A key ingredient for all villainy is persistence. Never, EVER, are you going to defeat the hero on the first go-round. Shit like that just doesn't happen. And if for some reason it does? Mother fuckers have extra lives coming out of their pockets like they grow on trees. Sometimes the villain just can't catch a god damn break, yet they keep coming back. Therefore, persistence translates well into badassness, and good ol Bowser has boatloads. All poor Bowser has wanted for damn near 20 years is a little princess pussy. He doesn't want to rule the world, or have infinite riches, or irradiate the world's gold supply. No. He just wants Princess Toadstool. If you ask me that's pretty damn romantic. Then this fucking plunger wielding guido somehow shows up, stomps through his minions, and runs off with aforementioned female royalty. So weak. Despite Mario ruining his life perpetually for two decades, Bowser has no problem showing up for the mustachioed maniac's go-kart races, golf tournaments, or block parties. Bowser is a real stand up guy, someone...er something, I wouldn't mind grabbing a beer with. Mario needs to lighten up and face the fact that Princess is a whore, and maybe she wants to be capture every now and then. Didn't think about that one eh Mario?



1) Biff Tannen

(Figure 4.6: Seriously Biff... you're name is a sound effect)
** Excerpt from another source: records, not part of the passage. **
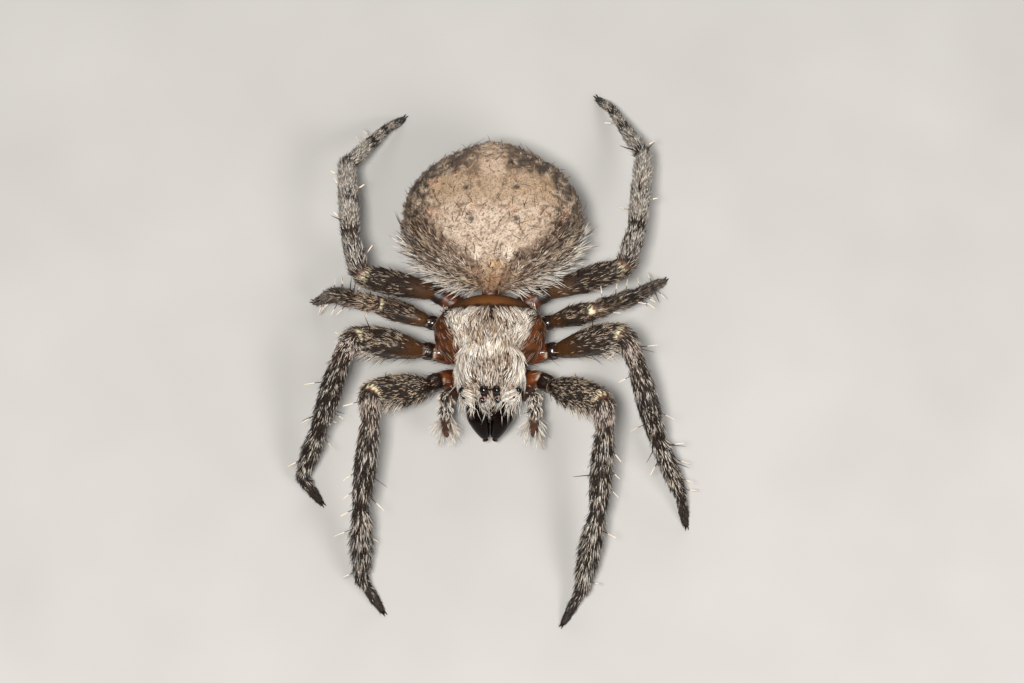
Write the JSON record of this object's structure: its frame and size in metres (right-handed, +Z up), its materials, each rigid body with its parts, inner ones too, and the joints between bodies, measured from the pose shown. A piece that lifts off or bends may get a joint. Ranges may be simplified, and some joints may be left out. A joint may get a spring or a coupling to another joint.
{
  "type": "orb weaver spider",
  "caption": "Still, life-size museum model of a hairy orb weaver spider standing with legs bent: domed carapace, round mottled abdomen, banded bristly legs.",
  "frame": {"origin": "on the floor, at the middle of the box that holds the whole spider", "axes": "+Z up, away from the floor the spider stands on; -Y the way the head points, so the abdomen is towards +Y; +X the spider's left side"},
  "size_m": [0.0181, 0.0264, 0.0077],
  "materials": {
    "carapace_coat": "close cover of whitish and pale tan lying hairs over glossy orange-brown cuticle",
    "abdomen_coat": "cream and tan skin with dark freckles, grey and black mottled sides, short lying hairs and a fringe of long white hairs in front",
    "leg_coat": "grizzled black, grey and white bristly hairs in rings over dark brown cuticle, with stout pale-tipped spines",
    "brown_cuticle": "glossy bare orange-brown to dark brown cuticle",
    "dark_cuticle": "dark brown cuticle with sparse short hairs",
    "jaw": "glossy black cuticle with a dark red sheen",
    "eye": "glossy black-brown lens"
  },
  "bodies": {
    "root": {"carapace": "carapace_coat", "sternum": "dark_cuticle", "pedicel": "brown_cuticle", "abdomen": "abdomen_coat", "spinnerets": "brown_cuticle", "mouthparts": "dark_cuticle", "eye_rear_median_right": "eye", "eye_front_median_right": "eye", "eye_rear_side_right": "eye", "eye_front_side_right": "eye", "chelicera_right": "jaw", "fang_right": "jaw", "palp_upper_right": "leg_coat", "palp_lower_right": "leg_coat", "leg_1_base_right": "brown_cuticle", "leg_1_femur_right": "leg_coat", "leg_1_shin_right": "leg_coat", "leg_1_foot_right": "leg_coat", "leg_2_base_right": "brown_cuticle", "leg_2_femur_right": "leg_coat", "leg_2_shin_right": "leg_coat", "leg_2_foot_right": "leg_coat", "leg_3_base_right": "brown_cuticle", "leg_3_femur_right": "leg_coat", "leg_3_shin_right": "leg_coat", "leg_3_foot_right": "leg_coat", "leg_4_base_right": "brown_cuticle", "leg_4_femur_right": "leg_coat", "leg_4_shin_right": "leg_coat", "leg_4_foot_right": "leg_coat", "eye_rear_median_left": "eye", "eye_front_median_left": "eye", "eye_rear_side_left": "eye", "eye_front_side_left": "eye", "chelicera_left": "jaw", "fang_left": "jaw", "palp_upper_left": "leg_coat", "palp_lower_left": "leg_coat", "leg_1_base_left": "brown_cuticle", "leg_1_femur_left": "leg_coat", "leg_1_shin_left": "leg_coat", "leg_1_foot_left": "leg_coat", "leg_2_base_left": "brown_cuticle", "leg_2_femur_left": "leg_coat", "leg_2_shin_left": "leg_coat", "leg_2_foot_left": "leg_coat", "leg_3_base_left": "brown_cuticle", "leg_3_femur_left": "leg_coat", "leg_3_shin_left": "leg_coat", "leg_3_foot_left": "leg_coat", "leg_4_base_left": "brown_cuticle", "leg_4_femur_left": "leg_coat", "leg_4_shin_left": "leg_coat", "leg_4_foot_left": "leg_coat"}
  },
  "joints": []
}
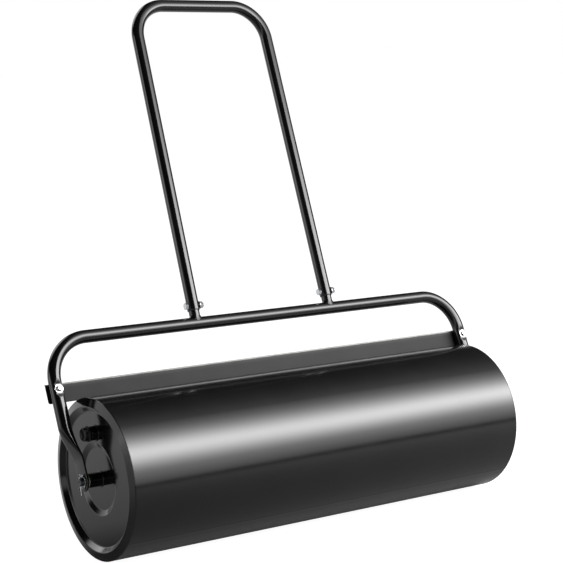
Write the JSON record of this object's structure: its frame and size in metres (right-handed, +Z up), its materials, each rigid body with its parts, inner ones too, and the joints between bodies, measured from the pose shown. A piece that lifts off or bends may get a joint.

Normally a villain is given one chance to win. Sure they may best the hero here and there, but overall their ass is going to get kicked and they're going to end up face first in a pile of horseshit. Seriously. The reason Biff (and his past and future selves) is the one that sucks is because he literally has infinite chances to Best the McFly clan. YOU HAVE A FUCKING TIME MACHINE IDIOT! Or at least he did once in the second one. Yet what does Biff do when he has access to the famed DeLorean? He sends his past self a sports almanac... fuck. that. You can literally go anywhere in time, do anything you want, yet you choose to let your past self know the Cleveland Brown's record for the next 50 years. A Butthead indeed.